* Raw data:
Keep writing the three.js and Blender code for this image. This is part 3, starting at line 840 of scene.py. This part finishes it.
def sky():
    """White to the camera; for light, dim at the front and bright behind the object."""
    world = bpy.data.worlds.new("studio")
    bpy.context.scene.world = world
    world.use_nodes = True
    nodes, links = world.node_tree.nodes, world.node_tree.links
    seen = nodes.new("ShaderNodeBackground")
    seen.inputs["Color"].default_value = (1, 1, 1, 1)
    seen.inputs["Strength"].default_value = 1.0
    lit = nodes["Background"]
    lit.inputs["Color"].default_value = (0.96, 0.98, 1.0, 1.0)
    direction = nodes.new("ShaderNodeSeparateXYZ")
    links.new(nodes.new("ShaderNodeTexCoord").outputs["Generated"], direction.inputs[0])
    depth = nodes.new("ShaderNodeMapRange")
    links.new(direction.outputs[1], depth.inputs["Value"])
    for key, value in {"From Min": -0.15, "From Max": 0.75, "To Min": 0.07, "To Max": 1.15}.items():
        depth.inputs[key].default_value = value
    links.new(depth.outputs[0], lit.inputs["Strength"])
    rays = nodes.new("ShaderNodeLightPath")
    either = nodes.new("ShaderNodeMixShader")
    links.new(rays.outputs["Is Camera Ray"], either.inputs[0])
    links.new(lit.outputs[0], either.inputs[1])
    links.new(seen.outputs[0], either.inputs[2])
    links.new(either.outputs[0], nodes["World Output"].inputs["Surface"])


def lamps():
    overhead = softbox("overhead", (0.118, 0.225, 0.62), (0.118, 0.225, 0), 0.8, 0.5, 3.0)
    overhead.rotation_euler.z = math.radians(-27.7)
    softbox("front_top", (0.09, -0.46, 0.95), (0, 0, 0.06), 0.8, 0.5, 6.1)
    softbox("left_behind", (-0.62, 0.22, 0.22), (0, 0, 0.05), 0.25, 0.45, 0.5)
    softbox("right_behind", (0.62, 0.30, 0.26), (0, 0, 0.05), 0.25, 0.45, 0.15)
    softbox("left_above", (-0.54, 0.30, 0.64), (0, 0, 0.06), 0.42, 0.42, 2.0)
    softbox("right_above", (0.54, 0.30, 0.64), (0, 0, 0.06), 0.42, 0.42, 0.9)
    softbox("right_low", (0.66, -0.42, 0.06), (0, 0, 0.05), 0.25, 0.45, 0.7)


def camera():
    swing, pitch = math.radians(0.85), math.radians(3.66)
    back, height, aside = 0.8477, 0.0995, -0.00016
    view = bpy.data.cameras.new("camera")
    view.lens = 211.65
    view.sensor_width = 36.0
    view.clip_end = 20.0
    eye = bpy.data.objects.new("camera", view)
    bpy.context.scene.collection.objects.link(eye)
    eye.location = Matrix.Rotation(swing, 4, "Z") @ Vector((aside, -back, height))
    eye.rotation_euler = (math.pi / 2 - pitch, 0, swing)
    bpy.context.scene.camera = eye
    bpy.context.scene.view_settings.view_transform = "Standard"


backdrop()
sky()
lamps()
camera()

==

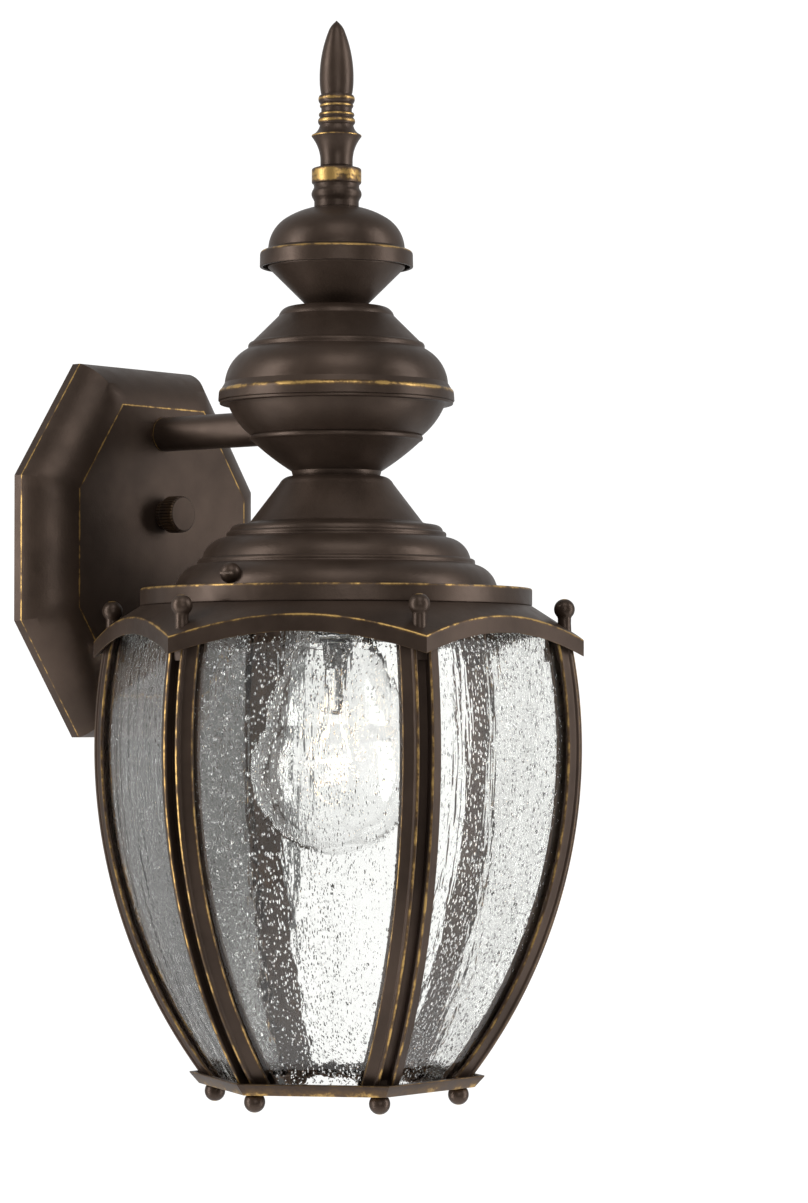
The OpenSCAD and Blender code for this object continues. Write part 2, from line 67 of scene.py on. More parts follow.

==

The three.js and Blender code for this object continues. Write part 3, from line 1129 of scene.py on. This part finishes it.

* Exercise: Using the data above, say how many lines include "three". No other reply is needed.

* Completed task: 2